But the most vulnerable to both moral arguments and certainly sanctions, are the ivory buyers. That's where the buck must stop. With no market, meaning no money, the middle men and terrorists, or any others who are poaching for cash, would have to seek greener pastures.
Consider also, that the bulk of consumers who are sustaining the market for ivory, in contrast to their perverse thirst to possess ivory trinkets for whatever reasons, are otherwise ordinary citizens. Sanctions for these buyers, such as having their names publicly exposed, as well as steep fines, and even token prison terms might work. Whether a sentence was for a day, a month, or years, how many would be willing to risk reputation, employment, or a prison record for trinkets?
Governments are increasingly embracing this approach. In 2012 a Philadelphia dealer in African art was sentenced to 30 months in prison and fined $150,000 for smuggling in more than a ton of African ivory. In a get-tough initiative in 2013 China handed out 3-15 year prison sentences to at least twenty individuals involved in the illegal ivory market. And in 2014 a Chinese antiques dealer was given a seventy month prison sentence for smuggling rhinoceros horn and elephant ivory artifacts into China from the U.S. In its boldest action China sentenced 37 ivory smugglers to life terms.

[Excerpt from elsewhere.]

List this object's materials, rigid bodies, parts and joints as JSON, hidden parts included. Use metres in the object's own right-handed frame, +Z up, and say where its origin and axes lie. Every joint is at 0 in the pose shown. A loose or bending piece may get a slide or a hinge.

Back in the U.S., new federal rules, more restrictive than the 1989 prohibitions, went into effect in June 2014. According to the New York Times, these new rules " ban Americans from importing and, with narrow exceptions, exporting any item that contains even a sliver of ivory. The rules do not ban private ownership, but they outlaw interstate sales of ivory items, unless they meet what sellers describe as impossible criteria." Items like a century-old Steinway piano with ivory keys will be blocked from interstate sales "unless the owner could prove the ivory in the keys had entered the country through one of 13 American ports authorized to sanction ivory goods."
Even tougher standards have been put on the books in several states. A New York State bill signed by Governor Andrew Cuomo on World Elephant day, August 12, 2014, bans the sale of ivory with few exceptions. Stringent proof will be required for allowing the sale of ivory that is one hundred years old or older. According to one commentary, this is "a difficult standard that excludes almost all ivory objects, including antique American objects from sale." Since the United States -- and New York in particular -- is the second largest market for ivory after China the new legislation, which also strengthens civil and criminal penalties, is a significant direct assault on the ivory market. Connecticut lawmakers are currently considering a bill to ban the import, sale, and purchase of ivory or rhinoceros horns -- and would make the crime a class B misdemeanor calling for up to six months in prison, a fine, or both.
These actions are encouraging. Hopefully, similar statutes will spread to all the states backed by diligent enforcement that will turn the tide.
I must admit that I had reservations about publishing this article -- and not because of doubts about the expressed position. The men and women who have backed ivory crushes are passionate tireless workers in the front lines fighting selflessly to protect elephants, other species, and insure sustainable life on our planet. Their efforts should be respected and honored.
Nevertheless, I concluded that this critical moment, in the race to stem elephant extinction, demands the concentration of time, energy, and resources on actions that are most likely to achieve positive results. Toward that end an open public debate is warranted.